# mac et tomtom



## fastdoctor (5 Janvier 2009)

j ai un macbook et un tomtom go 500
avec tiger , pas de souci, il etait reconnu des la connection
depuis que j ai installe leopard , le tomtom ne veut plus apparaitre sur le bureau en le connectant
je l ai essaye sur un autre ordi, pas de souci
le pb vient de l ordi
une idee?


----------



## Gidéhef (5 Janvier 2009)

Est-ce que dans les Préférences du Finder, tu as bien coché toutes les cases des éléments à afficher sur le bureau ? En particulier, celle des disques externes ?


----------



## fastdoctor (5 Janvier 2009)

merci de ton interet pour ma question
oui, j ai coche les 4 cases dont disque externe
sous les 4 cases a cocher, il y a un intitule " les nouvelles fenetres du finder ouvrent " et la j ai affiche depart
ca a voir qqchose
la seule case non cochee est " toujours ouvir les dossiers dans une nouvelle fenetre"
il faut cocher?


----------



## Gidéhef (6 Janvier 2009)

Si je relie mon Tomtom sur une prise USB et que je lui demande de se connecter, alors que TomTomHOME n'est pas ouvert, il apparait sur le bureau comme un disque externe.
Mais normalement, tu devrais l'utiliser au travers de la version la plus récente de l'application TomTomHOME qui devrait le reconnaitre.

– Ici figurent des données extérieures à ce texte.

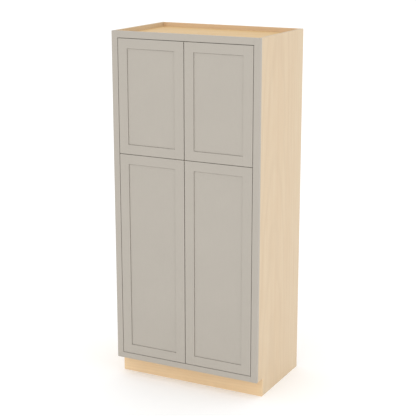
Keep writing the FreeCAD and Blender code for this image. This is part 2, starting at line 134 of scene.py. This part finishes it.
FLECK_RANGE = (0.66, 0.74)
FLECK_AMOUNT = 0.22
FLECK_DARKER = 0.72
FIBRE_RUN = 0.02
WOOD_FIBRE = (420.0, 4.0, 0.6)
FIBRE_RANGE = (0.35, 0.65)
FIBRE_AMOUNT = 0.16
# Painted shade: the wood made darker along its edges and in its inside corners.
EDGE_SHADE_AMOUNT = 0.18
EDGE_SHADE_DARKER = 0.8
WOOD_ROUGHNESS = (0.40, 0.52)
WOOD_FIBRE_HEIGHT = 0.8
FLECK_HEIGHT = -0.7
WOOD_RELIEF = (0.3, 0.0002)
WOOD_GLOSS = 0.5
TOP_GLOSS = 0.2
VENEER_COAT = 0.25
NO_COAT = 0.0
COAT_ROUGHNESS = 0.3

# ---- plywood edges ----
SHELF_PLIES = 13
SIDE_PLIES = 13
THIN_PLIES = 9
BACK_PLIES = 5
PLY_FACING_RANGE = (0.75, 0.6)
PLY_WANDER = (30.0, 2.0, 0.5)
PLY_WANDER_AMOUNTS = (-0.12, 0.12)
PLY_LAYER_RANGE = (0.45, 0.9)
PLY_LAYER_AMOUNT = 0.55
PLY_LAYER_DARKER = 0.66
PLY_ENDS = (700.0, 3.0, 0.6)
PLY_ENDS_AMOUNT = 0.35
PLY_GLUE = (0.36, 0.22, 0.11)
PLY_GLUE_RANGE = (0.28, 0.05)
PLY_GLUE_AMOUNT = 0.45
PLY_ROUGHER = 0.18
PLY_ENDS_HEIGHT = 1.5

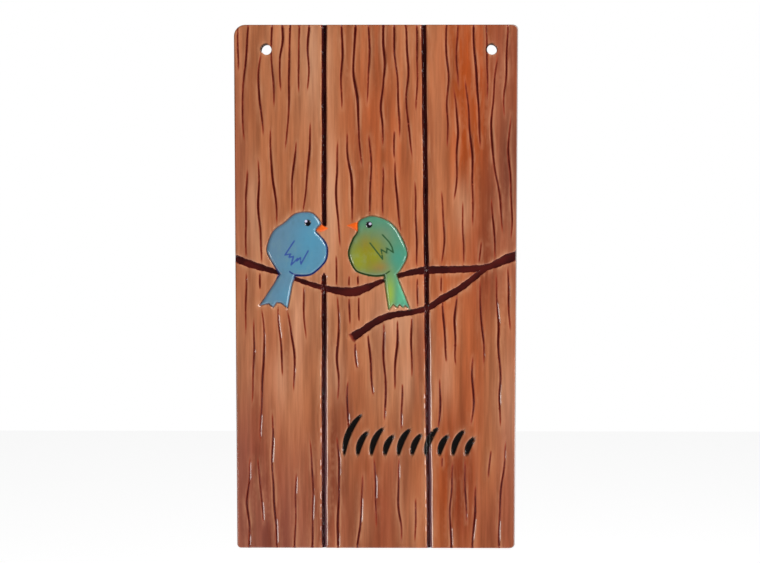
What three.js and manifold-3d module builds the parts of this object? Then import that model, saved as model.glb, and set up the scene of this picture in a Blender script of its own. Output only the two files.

Si tu veux savoir si le Mac voit le TomTom, va dans menu Pomme, A propos de ce Mac, onglet Plus d'infos..., puis Matériel et USB : là apparaissent tous les matériels connectés sur le réseau USB de ton Mac.


----------



## fastdoctor (7 Janvier 2009)

merci des infos
j ai telecharge la derniere version de tomom home sans souci
j ai connecte le gps sur un port usb et j ai verifie comme tu m as explique, et sur materiel RAID, raucun appareil n est detecte
j ai essaye sur le 2eme port usb idem
j ai connecte le tomtom sur un autre ordi ( pc) , et il est reconnu 
qu en penser?
comment fonctionne tomtom home pour connecter le gps?
faut il reinitailiser les autorisations pour ce defaut?


----------



## Gidéhef (7 Janvier 2009)

Normalement, si tu connectes le TomTom sur un port USB et que tu le démarres, le GPS commence par reconnaitre ton ordinateur et te demandes si tu veux te connecter. Si tu acceptes, la carte SD du TomTom apparait sur le bureau du Mac comme un disque externe, au même titre qu'une clé USB.
Si ça ne marche pas sur ce Mac et que ça fonctionne sur un autre ordinateur, ce sont les ports USB de ton Mac qui semblent être en cause. Mais là, aucun autre périphérique USB ne devrait être reconnu par le Mac. Qu'en est-il, si tu branches une clé USB, une imprimante, un clavier, une tablette graphique, un disque externe, où que sais-je encore... sur un de tes ports USB ? Si un autre appareil fonctionne, il faut chercher du côté du cable ! Sinon, il n'y a rien à faire dans le système Mac OS qui reconnait le TomTom comme un périphérique banal.
Après, pour que les mises à jour puissent se faire, il faut que cet appareil soit enregistré chez TomTom sous son code de produit, mais c'est autre chose !


----------



## fastdoctor (8 Janvier 2009)

les ports usb sont bons , je connecte regulierement ipod , iphone et imprimante sans probleme
pour le cordon, il m a servi pour le connecter a un autre ordi et ca a marche , donc c est bon
je vais essayer de connecter un autre tomtom a mon ordi pour voir si ca fonctionne
faut il parametrer tomtom home avant de connecter le gps
avant de le telecharger, quand je connectais le gps, il apparaissait sur le finder comme un dde,en cliquant sur l icone, je pouvais acceder au contenu
maintenant avec tomtom home, faut il lancer l application avant?


----------



## Gidéhef (8 Janvier 2009)

En général, je lance TomTomHOME d'abord, puis je connecte le Tomtom. L'application reconnait le GPS comme tel et se connecte alors sur mon compte sur le site du constructeur et vérifie que le code de produit du TomTom est bien celui qui a été enregistré à la mise en route de l'appareil. Si la procédure est bonne, il me propose les mises à jour qui correspondent à mes abonnements !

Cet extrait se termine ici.